_Exercise instructions_. Please give the listing again, word for word, with nothing left out.

_Information provided_.

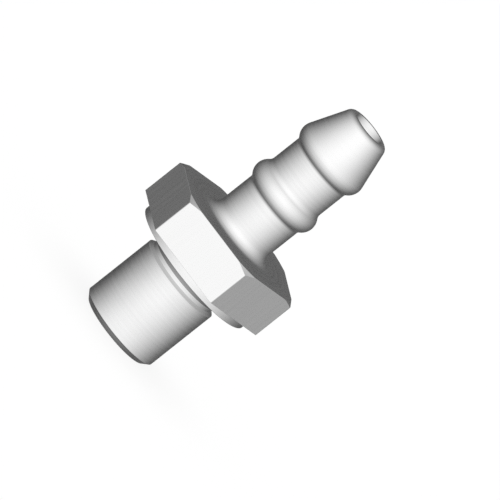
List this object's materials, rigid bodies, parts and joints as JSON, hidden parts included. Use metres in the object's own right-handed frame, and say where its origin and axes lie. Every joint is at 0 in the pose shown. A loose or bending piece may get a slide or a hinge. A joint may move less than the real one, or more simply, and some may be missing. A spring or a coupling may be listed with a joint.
{
  "type": "hose nipple",
  "caption": "Turned steel hose nipple: a plain stub with a relief groove, a sealing collar, a wrench hexagon and a beaded hose tail, bored through.",
  "frame": {"origin": "on the bore's axis, in the plane of the collar's sealing face", "axes": "+Z along the bore's axis, from the stub toward the hose tail's tip; a pair of the hexagon's flats is square to Y"},
  "size_m": [0.015, 0.013, 0.027],
  "materials": {
    "machined_steel": "satin, turned"
  },
  "bodies": {
    "root": {"hose_nipple": "machined_steel"}
  },
  "joints": []
}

_Response to the task_.
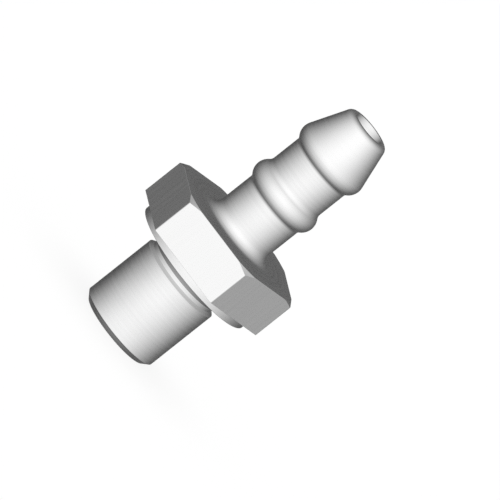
List this object's materials, rigid bodies, parts and joints as JSON, hidden parts included. Use metres in the object's own right-handed frame, and say where its origin and axes lie. Every joint is at 0 in the pose shown. A loose or bending piece may get a slide or a hinge. A joint may move less than the real one, or more simply, and some may be missing. A spring or a coupling may be listed with a joint.
{
  "type": "hose nipple",
  "caption": "Turned steel hose nipple: a plain stub with a relief groove, a sealing collar, a wrench hexagon and a beaded hose tail, bored through.",
  "frame": {"origin": "on the bore's axis, in the plane of the collar's sealing face", "axes": "+Z along the bore's axis, from the stub toward the hose tail's tip; a pair of the hexagon's flats is square to Y"},
  "size_m": [0.015, 0.013, 0.027],
  "materials": {
    "machined_steel": "satin, turned"
  },
  "bodies": {
    "root": {"hose_nipple": "machined_steel"}
  },
  "joints": []
}